Hybrid cars are amazing considering the vast fuel efficiency benefits they offer. But they are far from perfect.

They are complex machines just like gasoline cars are, and complexity means a chance of problems arising.

However hybrid cars don’t have “more” problems than gasoline cars. They just have “different” problems.

After all, at the end of the day, hybrid cars do pretty much all the same things that gasoline cars do.

They just use somewhat different means of doing it. This means there are some different elements, but at the same time, the differing elements of gasoline cars cause unique problems as well.

So, it’s correct to say that hybrid cars have unique problems compared to gasoline cars, but it’s not right to say that they have more problems or are somehow unreliable compared to gasoline cars.

Let’s cover those unique elements in more detail.

Hybrid Cars Go Through Batteries Faster But Use Less Gasoline

Hybrid cars use both electricity and gasoline to do their thing. Generally speaking, they use electricity until they are out of charge, and then switch to gasoline.
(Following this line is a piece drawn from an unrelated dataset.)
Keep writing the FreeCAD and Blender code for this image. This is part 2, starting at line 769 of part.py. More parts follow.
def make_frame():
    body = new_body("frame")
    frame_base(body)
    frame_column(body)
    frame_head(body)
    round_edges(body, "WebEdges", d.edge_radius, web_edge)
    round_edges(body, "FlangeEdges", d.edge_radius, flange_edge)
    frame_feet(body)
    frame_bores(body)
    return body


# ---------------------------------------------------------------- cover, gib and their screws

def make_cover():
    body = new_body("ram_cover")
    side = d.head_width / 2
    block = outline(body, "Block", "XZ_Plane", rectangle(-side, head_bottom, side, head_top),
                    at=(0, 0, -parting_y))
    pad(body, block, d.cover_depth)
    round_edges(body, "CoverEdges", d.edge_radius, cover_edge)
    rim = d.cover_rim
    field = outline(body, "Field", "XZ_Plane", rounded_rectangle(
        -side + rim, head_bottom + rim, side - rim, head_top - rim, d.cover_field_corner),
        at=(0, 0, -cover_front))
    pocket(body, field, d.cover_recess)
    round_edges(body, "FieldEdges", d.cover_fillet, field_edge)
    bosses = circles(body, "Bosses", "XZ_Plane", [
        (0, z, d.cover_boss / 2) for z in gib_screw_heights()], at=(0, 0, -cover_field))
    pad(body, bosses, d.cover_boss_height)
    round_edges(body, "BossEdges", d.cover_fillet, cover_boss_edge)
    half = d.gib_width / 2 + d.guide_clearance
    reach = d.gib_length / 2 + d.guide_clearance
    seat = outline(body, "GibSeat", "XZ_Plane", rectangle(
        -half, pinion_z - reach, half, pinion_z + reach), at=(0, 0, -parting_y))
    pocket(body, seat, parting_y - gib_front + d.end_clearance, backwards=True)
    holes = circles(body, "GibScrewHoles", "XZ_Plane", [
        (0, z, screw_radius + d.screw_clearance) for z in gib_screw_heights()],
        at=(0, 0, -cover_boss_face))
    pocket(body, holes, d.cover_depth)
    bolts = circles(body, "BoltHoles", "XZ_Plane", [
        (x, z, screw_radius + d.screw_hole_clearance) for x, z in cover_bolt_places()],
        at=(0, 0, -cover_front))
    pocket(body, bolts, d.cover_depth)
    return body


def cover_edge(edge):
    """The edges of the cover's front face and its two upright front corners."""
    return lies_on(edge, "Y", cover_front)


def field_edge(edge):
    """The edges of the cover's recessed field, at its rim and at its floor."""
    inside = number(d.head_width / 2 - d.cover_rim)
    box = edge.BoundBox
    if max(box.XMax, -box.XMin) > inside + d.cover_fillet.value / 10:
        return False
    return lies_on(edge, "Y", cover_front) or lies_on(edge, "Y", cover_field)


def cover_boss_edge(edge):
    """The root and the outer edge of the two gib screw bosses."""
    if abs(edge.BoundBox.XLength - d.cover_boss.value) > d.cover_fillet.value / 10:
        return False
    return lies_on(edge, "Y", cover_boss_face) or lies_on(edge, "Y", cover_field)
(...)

With more of a focus on electricity as a fuel source, it should come as no surprise to anyone that hybrid cars tend to go through batteries faster than gasoline cars.

Naturally, this means you’ll have to pay for battery replacements more often than you would with a gasoline car, which might sound pretty bad on the surface.

But you have to keep in mind that hybrid vehicles use much less gasoline as well, and with soaring gas prices, this is a huge deal.

The amount of money you will save on gasoline in a year means you will generally break even on the added expense of owning and maintaining a hybrid vehicle, at the very least.

At best, you’ll actually be coming out on top. Gas is extremely expensive, and the savings over the course of a year really can’t be overstated.

Hybrid Cars Have More Complex Maintenance

This is one thing that is actually of concern when it comes to hybrid cars. You see, hybrid cars are somewhat more complex than pure gasoline cars.

After all, there are some entirely different components in there on top of the normal gasoline engine components.

On top of that, hybrid cars are much newer than gasoline cars, relatively speaking.

They haven’t been around for as long, which means there aren’t as many mechanics that are certified to repair them.

This means a few different things for the hybrid vehicle owner.

First of all, your options for getting the car repaired if something goes wrong are going to be fewer than if you had a gasoline car.

This reduces the amount of leeway you have in getting the car fixed. In some cases, you may have no other choice besides going to the dealer themselves, which is usually expensive.

Furthermore, mechanics that can work on hybrid cars are in higher demand because there aren’t as many of them.

Even if you find one outside of a dealer, they will probably charge more as well. Parts for a hybrid car also tend to be further on the expensive side compared to gasoline cars.

Admittedly, this can add up over time. However, it’s not like hybrid vehicles break down more than gasoline ones do on average.

Aside from the battery, you won’t be conducting more repairs and maintenance on a hybrid vehicle compared to a gasoline one.

Because of this, even if these things are often more expensive, the savings offered by spending less money on gasoline overall will usually make up for it.

Still, this is a valid problem to consider compared to gasoline cars.

Charging Stations Are Not As Common as Gas Stations

When you are getting low on gas during a long road trip in a gasoline car, you can rest assured that there are plenty of gas stations around to get a refill.

EV charging stations have become more common over the past few years, but even so, they are not nearly as prevalent as gas stations are.

Of course, this isn’t a problem if you have a normal commute where you rarely if ever exceed the range of the battery on the car.

However, it can become a much bigger problem if you regularly drive a car longer distances that would exceed the range of the battery.

However, it pays to remember that these are hybrid cars we are talking about. They use gasoline as well.

If you run out of electric charge while on the move, it can still resort to gasoline found at gas stations. So, this isn’t as crippling of a problem as it may seem at first.

On top of that, many hybrid vehicles have very impressive ranges when operating on just their batteries these days. It’s certainly much greater than many people assume.


Overall, hybrid cars do have some unique problems that gasoline cars don’t have to deal with. However, to say that they have more problems isn’t really accurate.

Most of the unique problems have some sort of counter to take into consideration that mitigates how serious those problems really are.

Hybrid cars may require a little getting used to, as well as require some special consideration, but for the most part, they are well worth the investment, and they will often pay for themselves with little trouble.

They are not more prone to major issues than gasoline cars.